## What you should do
Copy out exactly the lines from the start of the data to the line containing "FOOT_FULL = 0.15". Include both.
[START Data segment]
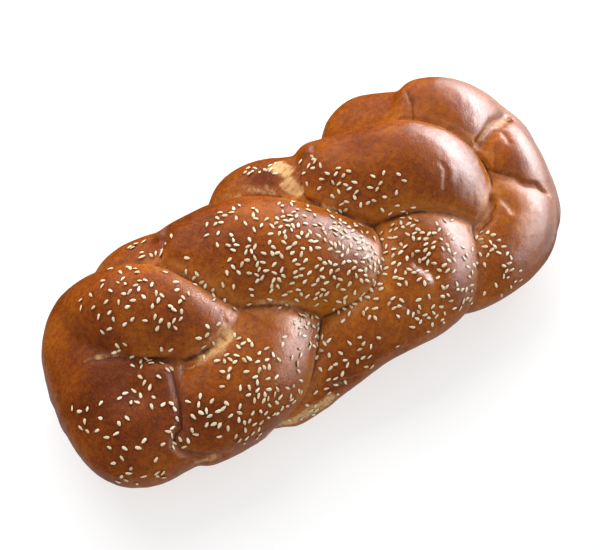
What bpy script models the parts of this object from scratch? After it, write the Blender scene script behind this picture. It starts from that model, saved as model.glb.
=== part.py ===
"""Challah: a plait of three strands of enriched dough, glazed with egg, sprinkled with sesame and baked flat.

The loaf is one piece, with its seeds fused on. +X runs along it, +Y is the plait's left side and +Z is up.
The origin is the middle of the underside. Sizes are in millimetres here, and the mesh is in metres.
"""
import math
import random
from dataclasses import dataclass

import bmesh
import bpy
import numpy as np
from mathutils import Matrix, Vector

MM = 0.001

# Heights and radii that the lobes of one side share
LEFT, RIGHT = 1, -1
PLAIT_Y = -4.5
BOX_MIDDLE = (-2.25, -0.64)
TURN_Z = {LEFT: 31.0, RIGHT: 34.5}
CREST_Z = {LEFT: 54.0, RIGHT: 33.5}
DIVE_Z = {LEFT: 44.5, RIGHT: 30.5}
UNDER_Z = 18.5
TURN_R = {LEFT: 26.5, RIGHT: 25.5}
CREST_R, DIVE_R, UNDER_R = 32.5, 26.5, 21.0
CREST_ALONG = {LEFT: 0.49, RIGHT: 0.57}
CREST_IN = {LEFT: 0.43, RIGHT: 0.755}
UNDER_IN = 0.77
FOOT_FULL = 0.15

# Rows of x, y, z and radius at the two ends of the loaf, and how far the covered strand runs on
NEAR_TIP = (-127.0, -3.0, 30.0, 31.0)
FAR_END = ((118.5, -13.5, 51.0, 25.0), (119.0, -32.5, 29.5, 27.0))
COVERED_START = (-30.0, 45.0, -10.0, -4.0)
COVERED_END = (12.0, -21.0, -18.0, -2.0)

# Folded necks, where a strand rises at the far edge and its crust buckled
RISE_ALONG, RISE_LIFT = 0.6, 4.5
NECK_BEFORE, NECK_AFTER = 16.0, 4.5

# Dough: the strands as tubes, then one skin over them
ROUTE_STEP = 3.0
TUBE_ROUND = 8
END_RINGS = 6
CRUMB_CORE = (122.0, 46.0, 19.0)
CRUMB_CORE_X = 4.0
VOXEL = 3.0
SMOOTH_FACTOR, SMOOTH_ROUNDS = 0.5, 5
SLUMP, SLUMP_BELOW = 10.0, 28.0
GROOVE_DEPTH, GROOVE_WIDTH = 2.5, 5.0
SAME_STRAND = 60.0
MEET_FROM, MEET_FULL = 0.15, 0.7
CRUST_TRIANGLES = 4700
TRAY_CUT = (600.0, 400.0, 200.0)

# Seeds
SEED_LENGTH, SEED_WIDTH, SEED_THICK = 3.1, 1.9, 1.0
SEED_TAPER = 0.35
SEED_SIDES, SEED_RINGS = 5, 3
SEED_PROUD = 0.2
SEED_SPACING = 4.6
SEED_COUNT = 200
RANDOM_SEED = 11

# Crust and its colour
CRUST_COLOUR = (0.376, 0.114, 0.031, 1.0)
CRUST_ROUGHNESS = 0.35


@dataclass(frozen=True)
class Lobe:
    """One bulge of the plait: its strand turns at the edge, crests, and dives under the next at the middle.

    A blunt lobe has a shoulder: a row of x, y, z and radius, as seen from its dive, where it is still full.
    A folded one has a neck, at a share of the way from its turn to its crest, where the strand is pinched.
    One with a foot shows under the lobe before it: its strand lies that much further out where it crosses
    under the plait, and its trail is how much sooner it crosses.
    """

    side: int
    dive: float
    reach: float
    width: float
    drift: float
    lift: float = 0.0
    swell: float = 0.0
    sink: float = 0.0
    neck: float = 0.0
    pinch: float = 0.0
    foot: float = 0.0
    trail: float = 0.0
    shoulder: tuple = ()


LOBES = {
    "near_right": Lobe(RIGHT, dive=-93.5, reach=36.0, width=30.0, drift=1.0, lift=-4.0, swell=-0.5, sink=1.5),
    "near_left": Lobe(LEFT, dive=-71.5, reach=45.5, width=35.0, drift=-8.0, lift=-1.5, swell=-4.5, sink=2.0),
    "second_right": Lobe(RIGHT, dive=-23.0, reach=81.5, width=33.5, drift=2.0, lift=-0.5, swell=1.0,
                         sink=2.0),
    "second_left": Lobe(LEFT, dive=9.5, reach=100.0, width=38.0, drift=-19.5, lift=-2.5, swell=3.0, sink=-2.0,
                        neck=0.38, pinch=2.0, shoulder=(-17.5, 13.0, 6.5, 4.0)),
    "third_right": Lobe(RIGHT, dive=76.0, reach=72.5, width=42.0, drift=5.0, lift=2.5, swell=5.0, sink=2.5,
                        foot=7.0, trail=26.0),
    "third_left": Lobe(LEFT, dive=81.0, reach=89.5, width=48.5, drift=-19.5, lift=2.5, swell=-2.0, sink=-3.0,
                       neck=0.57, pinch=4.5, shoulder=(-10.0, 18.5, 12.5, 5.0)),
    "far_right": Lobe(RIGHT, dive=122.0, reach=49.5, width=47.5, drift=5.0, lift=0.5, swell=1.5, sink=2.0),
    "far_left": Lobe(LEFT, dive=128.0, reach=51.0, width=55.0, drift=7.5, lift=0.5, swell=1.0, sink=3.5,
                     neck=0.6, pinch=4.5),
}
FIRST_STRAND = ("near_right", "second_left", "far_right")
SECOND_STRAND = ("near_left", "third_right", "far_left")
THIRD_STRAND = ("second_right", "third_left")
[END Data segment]
## Task output
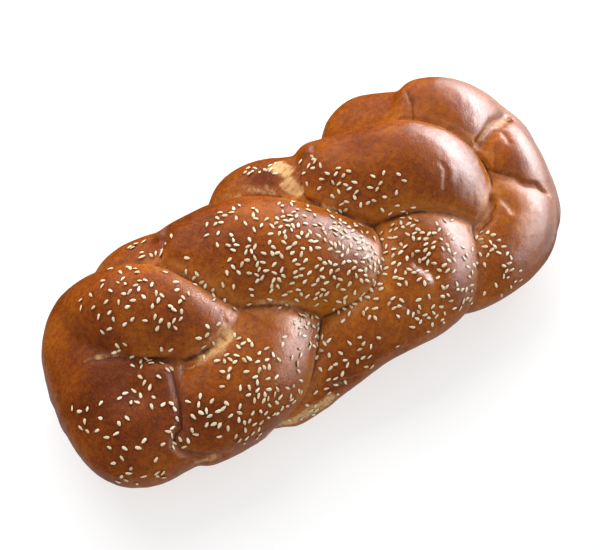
What bpy script models the parts of this object from scratch? After it, write the Blender scene script behind this picture. It starts from that model, saved as model.glb.
=== part.py ===
"""Challah: a plait of three strands of enriched dough, glazed with egg, sprinkled with sesame and baked flat.

The loaf is one piece, with its seeds fused on. +X runs along it, +Y is the plait's left side and +Z is up.
The origin is the middle of the underside. Sizes are in millimetres here, and the mesh is in metres.
"""
import math
import random
from dataclasses import dataclass

import bmesh
import bpy
import numpy as np
from mathutils import Matrix, Vector

MM = 0.001

# Heights and radii that the lobes of one side share
LEFT, RIGHT = 1, -1
PLAIT_Y = -4.5
BOX_MIDDLE = (-2.25, -0.64)
TURN_Z = {LEFT: 31.0, RIGHT: 34.5}
CREST_Z = {LEFT: 54.0, RIGHT: 33.5}
DIVE_Z = {LEFT: 44.5, RIGHT: 30.5}
UNDER_Z = 18.5
TURN_R = {LEFT: 26.5, RIGHT: 25.5}
CREST_R, DIVE_R, UNDER_R = 32.5, 26.5, 21.0
CREST_ALONG = {LEFT: 0.49, RIGHT: 0.57}
CREST_IN = {LEFT: 0.43, RIGHT: 0.755}
UNDER_IN = 0.77
FOOT_FULL = 0.15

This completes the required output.